__Work to be completed__. State the number of lines where "materials" appears. Add nothing else.

__Data excerpt__.
----------------

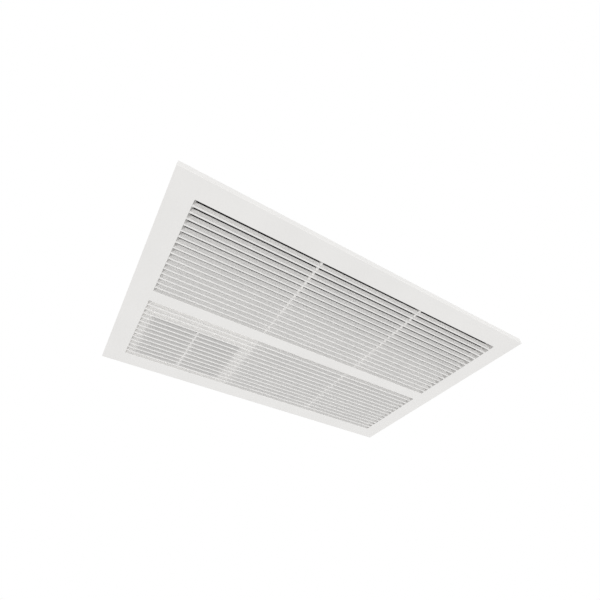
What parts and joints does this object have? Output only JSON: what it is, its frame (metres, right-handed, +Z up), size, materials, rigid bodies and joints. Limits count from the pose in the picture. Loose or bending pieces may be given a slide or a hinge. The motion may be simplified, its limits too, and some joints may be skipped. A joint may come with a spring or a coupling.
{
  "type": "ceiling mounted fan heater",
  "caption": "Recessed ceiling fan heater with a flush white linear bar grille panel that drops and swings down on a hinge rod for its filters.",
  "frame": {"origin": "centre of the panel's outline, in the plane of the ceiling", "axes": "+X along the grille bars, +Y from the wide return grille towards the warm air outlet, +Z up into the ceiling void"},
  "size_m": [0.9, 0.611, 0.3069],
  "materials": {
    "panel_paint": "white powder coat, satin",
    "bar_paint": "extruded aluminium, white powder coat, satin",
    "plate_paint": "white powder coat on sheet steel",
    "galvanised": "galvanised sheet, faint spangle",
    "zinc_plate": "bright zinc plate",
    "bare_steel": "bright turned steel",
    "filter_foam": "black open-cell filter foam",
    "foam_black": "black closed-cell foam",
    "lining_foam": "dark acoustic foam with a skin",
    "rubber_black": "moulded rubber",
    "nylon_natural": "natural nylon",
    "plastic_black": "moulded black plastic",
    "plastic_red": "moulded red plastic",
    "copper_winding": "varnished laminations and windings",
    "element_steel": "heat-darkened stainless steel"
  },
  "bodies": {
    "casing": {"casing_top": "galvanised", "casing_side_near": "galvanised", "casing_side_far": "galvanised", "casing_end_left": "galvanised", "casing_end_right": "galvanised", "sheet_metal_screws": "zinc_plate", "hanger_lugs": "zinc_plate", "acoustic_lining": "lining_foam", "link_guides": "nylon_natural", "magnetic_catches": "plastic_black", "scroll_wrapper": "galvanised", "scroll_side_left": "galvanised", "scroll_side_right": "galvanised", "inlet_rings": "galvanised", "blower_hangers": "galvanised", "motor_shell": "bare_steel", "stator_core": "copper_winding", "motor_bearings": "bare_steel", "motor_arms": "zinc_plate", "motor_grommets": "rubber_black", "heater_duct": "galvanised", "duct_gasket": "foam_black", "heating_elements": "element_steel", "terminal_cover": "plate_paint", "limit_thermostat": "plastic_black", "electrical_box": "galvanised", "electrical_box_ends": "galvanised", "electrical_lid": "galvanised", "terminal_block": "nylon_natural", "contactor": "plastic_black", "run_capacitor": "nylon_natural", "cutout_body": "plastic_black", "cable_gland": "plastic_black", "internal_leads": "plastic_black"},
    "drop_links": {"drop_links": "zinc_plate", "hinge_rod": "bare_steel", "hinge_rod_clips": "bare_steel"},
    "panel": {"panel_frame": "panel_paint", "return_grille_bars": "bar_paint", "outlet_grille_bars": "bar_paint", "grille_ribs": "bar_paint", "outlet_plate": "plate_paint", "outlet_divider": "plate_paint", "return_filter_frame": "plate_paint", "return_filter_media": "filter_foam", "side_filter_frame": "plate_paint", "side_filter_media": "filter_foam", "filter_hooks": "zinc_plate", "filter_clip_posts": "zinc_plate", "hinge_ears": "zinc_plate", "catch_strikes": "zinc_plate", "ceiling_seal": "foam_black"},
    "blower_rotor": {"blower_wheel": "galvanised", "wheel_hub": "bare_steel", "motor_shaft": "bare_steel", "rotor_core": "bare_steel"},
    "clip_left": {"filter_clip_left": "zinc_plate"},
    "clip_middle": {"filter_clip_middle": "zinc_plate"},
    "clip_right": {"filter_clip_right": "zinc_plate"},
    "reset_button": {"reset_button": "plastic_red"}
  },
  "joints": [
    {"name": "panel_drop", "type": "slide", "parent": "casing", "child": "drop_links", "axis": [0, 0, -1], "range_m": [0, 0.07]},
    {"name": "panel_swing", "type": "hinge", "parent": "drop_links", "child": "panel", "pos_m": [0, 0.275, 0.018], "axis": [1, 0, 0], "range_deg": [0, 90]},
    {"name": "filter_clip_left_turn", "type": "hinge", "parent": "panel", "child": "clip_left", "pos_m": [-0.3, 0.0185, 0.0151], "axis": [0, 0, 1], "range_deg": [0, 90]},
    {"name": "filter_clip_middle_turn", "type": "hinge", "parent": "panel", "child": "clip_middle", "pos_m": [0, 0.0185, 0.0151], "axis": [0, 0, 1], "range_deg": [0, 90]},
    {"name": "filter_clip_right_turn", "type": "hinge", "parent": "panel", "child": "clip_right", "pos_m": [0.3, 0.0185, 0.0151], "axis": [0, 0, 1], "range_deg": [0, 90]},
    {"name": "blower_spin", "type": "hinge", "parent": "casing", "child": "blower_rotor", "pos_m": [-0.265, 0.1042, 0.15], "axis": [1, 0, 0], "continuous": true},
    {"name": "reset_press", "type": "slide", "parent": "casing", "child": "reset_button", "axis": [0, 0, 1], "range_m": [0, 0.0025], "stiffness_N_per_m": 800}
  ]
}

----------------

__Expected output__. 2